Schuck, who arrived onboard in 2005 as chief financial officer, could not be reached for an update by deadline.

Jack Willard, vice president of marketing and sales, referred comment concerning financial matters to Schuck.

The on-board museum opened a decade ago and had been receiving $3 million a year in 2004 and 2005.

In 2007, $200,000 was cut from a budget already shrunk to $1.3 million.

A proposed cut of $150,000 in 2009 was made under former Gov. Jon Corzine.

Gov. Chris Christie’s 2010 budget proposed slashing the ship’s $1.74 million grant, though it was later restored.

That figure is approximately 40 percent of the museum’s budget and is about half of what it received from the state just three years ago.

The battleship staff has jettisoned their excess to stay afloat.
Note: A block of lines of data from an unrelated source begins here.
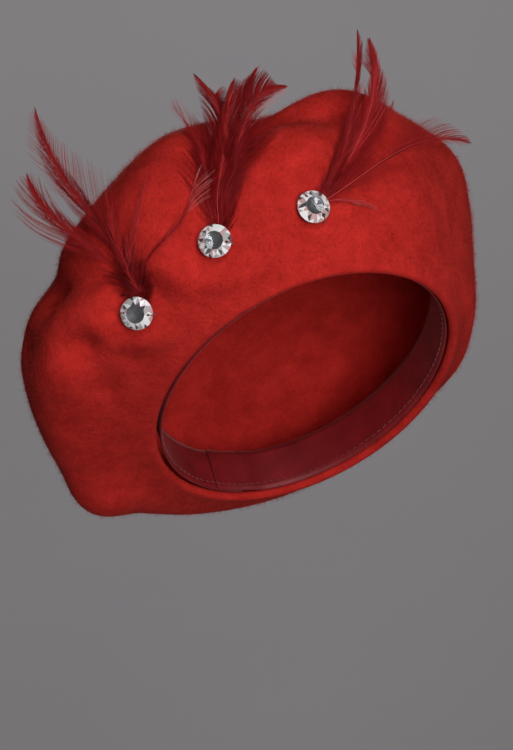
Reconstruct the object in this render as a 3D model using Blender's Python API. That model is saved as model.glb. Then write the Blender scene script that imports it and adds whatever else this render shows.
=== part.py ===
"""Red wool-felt beret with three sewn-on crystals and dyed feathers.

Worn pose, +Z up, -Y the way the wearer faces, +X to the left hand of the wearer.
The origin is the middle of the head opening.  Sizes are millimetres until a mesh is made.
"""
import math

import bmesh
import bpy
import numpy as np
from mathutils import Matrix

MM = 0.001

# How the hat sits: the way the crown points, and how far the head is turned
CROWN_UP = (-0.27, 0.55, 0.79)
HEAD_TURN = math.radians(25.7)

# Sections of the hat from the opening to the middle of the top.
# middle to the right, middle to the front, height, half width, half length,
# rise at the right, rise at the front
SECTIONS = (
    (0, 0, 1, 77, 96, 0, 0),
    (-4, -2, 11, 92, 104, 3, 4),
    (-15, -12, 16, 115, 121, 8, 12),
    (-9, -3, 70, 127, 124, 12, 5),
    (8, -2, 103, 104, 102, 0, 17),
    (-4, 2, 122, 53, 46, 2, 8),
    (0, 6, 122, 0, 0, 0, 0),
)

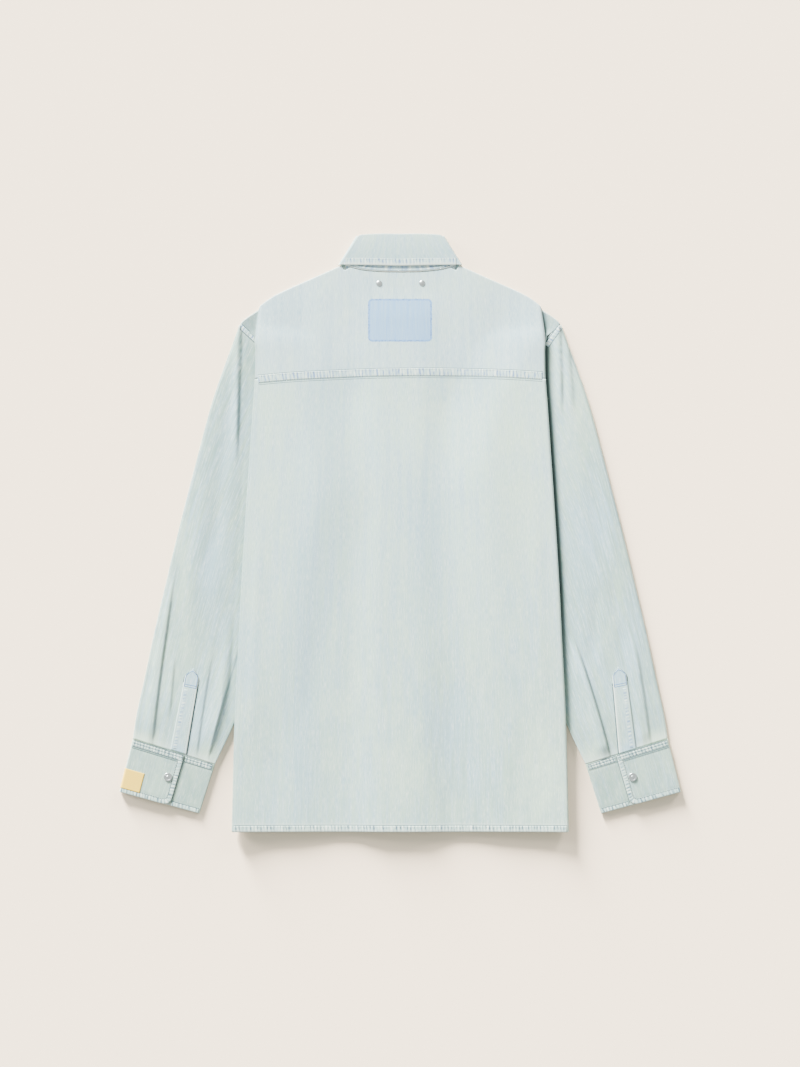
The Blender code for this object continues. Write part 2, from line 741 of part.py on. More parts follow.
def make_collar():
    stand = collar_half(STAND_BACK, STAND_CREASE, STAND_FRONT, 2, 1)
    leaf = collar_half(LEAF_BACK, LEAF_CREASE, LEAF_FRONT, 3, 0)

    def strip(stations):
        def surface(place, up):
            side = 1 if place >= 0 else -1
            (roll_x, roll_y, edge_x, edge_y), z = stations[abs(place)]
            x, y = mix_points((edge_x, edge_y), (roll_x, roll_y), up)
            return side * x, y, z

        return surface

    places = list(range(-len(stand) + 1, len(stand)))
    cloth("collar_stand", strip(stand), places, even(3), colour=DENIM_SEAM)
    places = list(range(-len(leaf) + 1, len(leaf)))
    cloth("collar_leaf", strip(leaf), places, even(4))


for leftover in list(bpy.data.objects):
    bpy.data.objects.remove(leftover, do_unlink=True)
SHIRT = bpy.data.collections.new("denim_shirt")
bpy.context.scene.collection.children.link(SHIRT)

make_back()
make_yoke()
make_front_placket()
make_collar()
make_snaps_and_studs()
make_label()
for wearer_side, sign in SIDES:
    make_front(wearer_side, sign)
    make_sleeve(wearer_side, sign)
    make_sleeve_placket(wearer_side, sign)
    make_cuff(wearer_side, sign)
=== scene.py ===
"""A pale, bleached denim snap shirt, laid flat on its front.

Each piece of cloth is a curved grid, worked out as whole arrays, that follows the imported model's layers.
Creases, seams, stitches and snaps are added to it. Sizes are in millimetres until a mesh is made. X runs
across the shirt, Y from its hem to its collar, and Z up from the floor. Left and right are the sides seen
from above.
"""

import math

import bpy
import numpy as np
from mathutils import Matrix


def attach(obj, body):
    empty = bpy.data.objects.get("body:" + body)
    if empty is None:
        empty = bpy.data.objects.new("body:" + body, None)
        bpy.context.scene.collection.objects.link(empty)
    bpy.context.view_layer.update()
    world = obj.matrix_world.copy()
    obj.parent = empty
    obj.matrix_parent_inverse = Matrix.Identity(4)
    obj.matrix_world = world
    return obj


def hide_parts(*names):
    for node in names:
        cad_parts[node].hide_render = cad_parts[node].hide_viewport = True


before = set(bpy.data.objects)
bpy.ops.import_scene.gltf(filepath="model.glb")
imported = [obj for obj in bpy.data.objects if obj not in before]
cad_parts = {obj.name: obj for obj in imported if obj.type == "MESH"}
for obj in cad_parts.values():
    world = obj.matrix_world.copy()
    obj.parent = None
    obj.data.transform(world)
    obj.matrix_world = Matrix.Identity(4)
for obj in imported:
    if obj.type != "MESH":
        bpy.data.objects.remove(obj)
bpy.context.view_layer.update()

MM = 0.001
WALL = 1.0  # one thickness of denim
PITCH = 1.8  # from one layer's middle to the next one's
GAP = 0.3
SIDES = (("left", -1), ("right", 1))

# The body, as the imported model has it.
HEM_Y = -400.0
SIDE_ROWS = (  # y, fold, seam
    (-400, 225, 176), (-250, 221, 156), (-143, 215.8, 143), (-63, 211.8, 134), (0, 208, 126.5),
    (55, 204.4, 120), (110, 200.6, 127), (164, 197, 142.5), (206, 194, 161), (236, 193.4, 178),
    (260, 193.4, 193.4), (278.4, 191.5, 214.8), (303, 188, 214.8),
)
SHOULDER_ROWS = (  # x, y
    (0, 391), (60, 366), (85, 354.6), (117, 340.4), (152, 325), (171, 315.4), (188, 302.8),
    (214.8, 278.4), (240, 250),
)
NECK_ROWS = ((0, 348.4), (28, 349), (52, 351.4), (66, 354.6), (79, 357), (90, 420))  # x, y
NECK_HALF = 78.0
UNDERARM_Y = 55.0
RAMP_WIDTH = 86.0  # over how much cloth a layer's step below is smoothed out
RAMP_END = 4.0
CRISP_Y = (244, 262)  # between these heights the body's turned side becomes a crisp edge
SHOULDER_Y = (246, 330)  # and between these the layers below it run out
BAND_X, BAND_Y = (22, 72), (285, 330)  # where the rise over the front band fades, away and upwards
LEAF_X, LEAF_Y = (92, 150), (170, 240)  # and the rise over the collar's front, away and downwards
BODY_LOFT = 1.5  # how far the back stands off the fronts below it
LOFT_X, LOFT_Y = (110, 180), (60, 180)
ARMHOLE_GAP = 0.9
CROSSING_Y = 262.0  # where the armhole's line crosses the body's fold
YOKE_SEAM_Y = 212.3
YOKE_SEAM_FALL = 6.7
YOKE_END_X = 214.0
FRONT_SEAM_DROP = 22.0

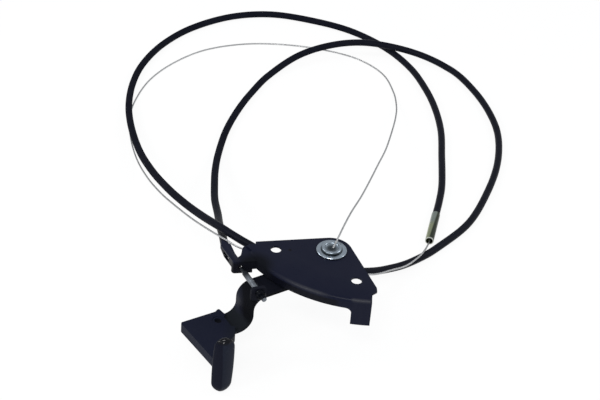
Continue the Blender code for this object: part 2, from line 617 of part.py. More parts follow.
def make_cable_ends():
    """The cap in the anchor, and the crimped end of the wire that the lever's ear pulls."""
    face = CAP_START
    cap = turned("near_end_cap", [
        (CAP_R, CAP_LEN + face), (CAP_R, face + 0.5 * MM), (CAP_R - 0.5 * MM, face), (CAP_BORE_R, face),
        (CAP_BORE_R, face + CAP_BORE_DEPTH), (0, face + CAP_BORE_DEPTH), (0, CAP_LEN + face)], 28)
    put(cap, BLACK_PAINT)
    cap.matrix_world = cable_place(0)
    reach = (ANCHOR - EAR_AT).length
    neck_start = -SLEEVE_GAP
    ear_face = -reach
    sleeve_end = ear_face - LEVER_T / 2 - 1.0 * MM
    bore = WIRE_R + FIT
    sleeve = turned("crimp_sleeve", [
        (bore, neck_start), (SLEEVE_NECK_R, neck_start), (SLEEVE_NECK_R, neck_start - SLEEVE_NECK),
        (SLEEVE_R, neck_start - SLEEVE_NECK - 1.0 * MM), (SLEEVE_R, sleeve_end), (0, sleeve_end),
        (0, neck_start - SLEEVE_BORE), (bore, neck_start - SLEEVE_BORE)], 20)
    nipple_top = sleeve_end - FIT
    nipple = turned("end_nipple", [
        (0, nipple_top), (NIPPLE_R, nipple_top), (NIPPLE_R, nipple_top - NIPPLE_T + 0.5 * MM),
        (NIPPLE_R - 0.5 * MM, nipple_top - NIPPLE_T), (TAIL_R, nipple_top - NIPPLE_T),
        (TAIL_R, nipple_top - NIPPLE_T - TAIL_LEN), (0, nipple_top - NIPPLE_T - TAIL_LEN)], 24)
    wire = cylinder("inner_wire_near", WIRE_R, neck_start - SLEEVE_BORE + FIT, WIRE_INSIDE, sides=10)
    for piece, look in ((sleeve, ZINC), (nipple, BLACK_PAINT), (wire, STEEL_WIRE)):
        put(piece, look)
        piece.matrix_world = cable_place(0)


def smooth_route(points, count):
    """Evenly spaced points on one smooth curve through a route's own points, with a short straight at each end."""
    route = [Vector(p) for p in points]
    route = [2 * route[0] - route[1], *route, 2 * route[-1] - route[-2]]
    dense = []
    for a, b, c, d in zip(route, route[1:], route[2:], route[3:]):
        for i in range(24):
            t = i / 24
            dense.append(
                0.5 * (2 * b + (c - a) * t + (2 * a - 5 * b + 4 * c - d) * t**2 + (3 * b - a - 3 * c + d) * t**3)
            )
    dense.append(route[-2])
    lengths = [0.0]
    for a, b in zip(dense, dense[1:]):
        lengths.append(lengths[-1] + (b - a).length)
    spaced = []
    index = 0
    wanted = [lengths[-1] * i / (count - 3) for i in range(count - 2)]
    for want in sorted([*wanted, END_STRAIGHT, lengths[-1] - END_STRAIGHT]):
        while index < len(dense) - 2 and lengths[index + 1] < want:
            index += 1
        span = lengths[index + 1] - lengths[index]
        spaced.append(dense[index].lerp(dense[index + 1], (want - lengths[index]) / span))
    return spaced, lengths[-1]


def cord(name, points, count, radius, look):
    """A plain round cord along a smooth route, as a bevelled curve with filled ends."""
    spaced, length = smooth_route(points, count)
    curve = bpy.data.curves.new(name, "CURVE")
    curve.dimensions = "3D"
    curve.bevel_depth = radius
    curve.bevel_resolution = 2
    curve.use_fill_caps = True
    spline = curve.splines.new("POLY")
    spline.points.add(count - 1)
    for point, place in zip(spline.points, spaced):
        point.co = (place.x, place.y, max(place.z, REST_Z + radius), 1)
    put(bpy.data.objects.new(name, curve), look)
    print(name, "length", round(length, 3), "m")


def make_cords():
    start = cable_place(CAP_START + FIT + CAP_LEN).translation
    straight = [start + Vector((*CABLE_DIR, 0)) * step * MM for step in (0, 5)]
    sheath = [Vector(p) * MM for p in SHEATH_ROUTE]
    cord("outer_sheath", straight + sheath, SHEATH_POINTS, SHEATH_R, SHEATH_VINYL)
    heading = (sheath[-1] - sheath[-2]).normalized()
    heading.z = 0
    heading.normalize()
    ferrule = turned("far_ferrule", [
        (FERRULE_R, FERRULE_LEN), (FERRULE_R, 0), (FERRULE_R - FERRULE_WALL, 0),
        (FERRULE_R - FERRULE_WALL, FERRULE_BORE_DEPTH), (0, FERRULE_BORE_DEPTH), (0, FERRULE_LEN)], 24)
    put(ferrule, YELLOW_ZINC)
    end = sheath[-1] + heading * (FERRULE_LEN + FIT)
    end.z = REST_Z + FERRULE_R + 0.05 * MM
    ferrule.matrix_world = Matrix.Translation(end) @ (-heading).to_track_quat("Z", "X").to_matrix().to_4x4()
    mouth = end - heading * (FERRULE_BORE_DEPTH - FIT - 1.0 * MM)
    wire = [mouth, end + heading * 3.0 * MM]
    wire += [Vector(p) * MM for p in [*WIRE_ROUTE, WIRE_TIP]]
    cord("inner_wire_free", wire, WIRE_POINTS, WIRE_R, STEEL_WIRE)


def main():
    lever_pivot = bpy.data.objects.new("lever_pivot", None)
    PARTS.objects.link(lever_pivot)
    lever_pivot.location = (*PIVOT, 0)
    lever_pivot.rotation_euler.z = LEVER_ANGLE
    bpy.context.view_layer.update()
    make_bracket()
    make_pivot()
    make_lever(lever_pivot)
    make_handle(lever_pivot)
    make_cable_ends()
    make_cords()


main()
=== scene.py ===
# %% [markdown]
# A hood release cable: a stamped bracket with a pull lever on a rivet, and two metres of control cable that
# lies in loops behind it. The measured solids come in as a fixed frame. This script gives them their real
# edges and finishes, lays the two cords, and sets the light and the camera.

# %% Load the frame
import json
import math

import bmesh
import bpy
from mathutils import Matrix, Vector


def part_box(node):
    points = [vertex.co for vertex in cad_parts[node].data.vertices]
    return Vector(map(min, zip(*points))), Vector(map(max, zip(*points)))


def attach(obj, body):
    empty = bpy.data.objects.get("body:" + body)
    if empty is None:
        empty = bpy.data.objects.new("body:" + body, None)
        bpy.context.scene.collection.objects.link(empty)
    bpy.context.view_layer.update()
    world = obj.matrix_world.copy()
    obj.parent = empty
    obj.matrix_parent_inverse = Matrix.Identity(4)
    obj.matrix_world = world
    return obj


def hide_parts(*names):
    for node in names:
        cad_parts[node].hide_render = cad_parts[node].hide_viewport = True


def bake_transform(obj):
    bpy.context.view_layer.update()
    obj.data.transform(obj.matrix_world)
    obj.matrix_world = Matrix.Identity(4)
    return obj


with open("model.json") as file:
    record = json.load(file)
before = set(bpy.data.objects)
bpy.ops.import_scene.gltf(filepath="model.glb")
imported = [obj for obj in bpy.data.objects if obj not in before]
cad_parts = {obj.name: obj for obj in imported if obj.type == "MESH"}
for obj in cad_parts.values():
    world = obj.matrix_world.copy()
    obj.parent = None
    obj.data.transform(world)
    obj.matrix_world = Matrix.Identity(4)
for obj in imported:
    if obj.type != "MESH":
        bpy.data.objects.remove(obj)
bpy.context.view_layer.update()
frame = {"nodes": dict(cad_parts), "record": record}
MM = 0.001

# %% [markdown]
# The camera comes first, because it says what has to look right. The photograph looks down on the bracket
# at 36.5 degrees from a little to the left, with a long lens, and the picture is turned by 5 degrees.

# %% The camera
CAMERA_ELEVATION = math.radians(36.5)
CAMERA_AZIMUTH = math.radians(-12.99)
CAMERA_ROLL = math.radians(5.0)
CAMERA_PLACE = Vector((-241.514, -973.007, 802.174)) * MM
LENS_MM = 99.84

camera = bpy.data.objects.new("camera", bpy.data.cameras.new("camera"))
bpy.context.scene.collection.objects.link(camera)
camera.data.sensor_width = 36
camera.data.lens = LENS_MM
camera.data.clip_end = 50
camera.matrix_world = (
    Matrix.Translation(CAMERA_PLACE)
    @ Matrix.Rotation(CAMERA_AZIMUTH, 4, "Z")
    @ Matrix.Rotation(math.pi / 2 - CAMERA_ELEVATION, 4, "X")
    @ Matrix.Rotation(CAMERA_ROLL, 4, "Z")
)
bpy.context.scene.camera = camera
print("camera:", round(CAMERA_PLACE.length, 3), "m away, lens", LENS_MM, "mm")

# %% [markdown]
# The cords come next, because everything else depends on where they lie. The sheath is one smooth curve
# through given points: straight out of the cap, down to the surface, round one wide loop, over itself
# near the bracket, and round again to the far ferrule. The points are in millimetres and repeat the
# measured part's.

# %% Routes of the two cords
CABLE_DIRECTION = Vector((-0.293416, 0.955985, 0))
ANCHOR = Vector((-56.9, 10.3, -7.0)) * MM
FIT = 0.3 * MM
CAP_START = 3.24 * MM
CAP_END = 23.24 * MM
SHEATH_START = ANCHOR + CABLE_DIRECTION * (CAP_END + FIT)
SURFACE_Z = -66.25 * MM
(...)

Only five salaried employees and three full-time maintenance workers staffed the ship as of January 2011.

There were 58 full-time employees in 2006.

Schuck said hundreds of volunteers now log thousands of man-hours onboard.

“When I first came here, I remember getting our ‘80 percent’ check from the state, and a good part of it going to a bill that was two or three years old,” Shuck would later say.

“So over the past five years, we’ve reduced a lot of debt and we’re running it like a business,” he added.

But business aside, “It’s all about the ship,” Schuck said.

“When you see a veteran come to the ship and they come across that bow with tears in their eyes, that’s when you know it’s here for the right reasons and we’re doing this for something.” Keeping the Heritage Alive

About three weeks ago, Pitman resident Jim Foley pulled into the Wawa there driving a pick-up truck with an image of the USS New Jersey airbrushed on the tailgate.

It was his father-in-law Jim Zubert’s truck, he said. He had her painted on.

Zubert had been a gun captain on the Big J’s 16-inch cannons during World War II, serving on the ship from 1943 to 1946.

“They could launch a Volkswagen from here to Camden,” he said.

As for the older man’s feelings for his former ship, “That was his pride and joy,” said Foley.